Babydoll sheep at The Vintner’s Daughter.
Stephanie Helm at The Vintner’s Daughter in Murrumbateman introduced Babydoll sheep into her vineyard in late 2020 and now has a flock of 30. “Babydolls are perfect for vineyards due to their short necks, thick legs, solid body and gentle nature,” she says. However, she worries that while regenerative viticulture, organic and biodynamic philosophies can provide guidelines for sustainable and responsible farming, they can be used to promote or market wines and a producer’s green credentials, distorting the overall message.“They can create a perception that conventional or traditional methods are inherently bad or harmful,” she says. “This has not been my experience.”

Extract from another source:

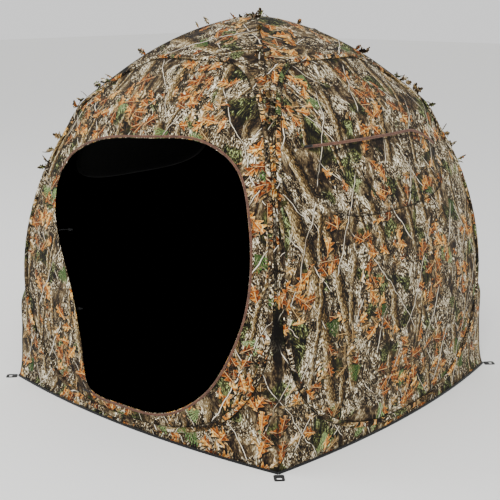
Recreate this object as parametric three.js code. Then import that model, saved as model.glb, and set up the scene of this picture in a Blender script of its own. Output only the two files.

Taltarni in the Pyrenees wine region was an early adopter of integrated pest management, creating its first insectarium in 2007. “I think we’re realists here where we try to do the right thing by reducing pesticide and chemicals through the use of the insectarium, and also improving biomass and soil quality,” says Robert Heywood, chief winemaker and chief operating officer. “We’re not saying we are the market leaders in this field, we are just trying to move away from the old way of thinking.”
In April, the Regenerative Viticulture Alliance (RVA) launched an international certification for users. It will be promoted globally with accreditation judged through a mobile app in which producers will be required to enter a detailed work plan and keep a field notebook monitoring the health of the soil and vines, biodiversity, carbon sequestration and water usage.
“We want to promote regenerative viticulture around the world since it aims to return life to the soils and fight against climate change,” noted Miguel Torres, RVA president.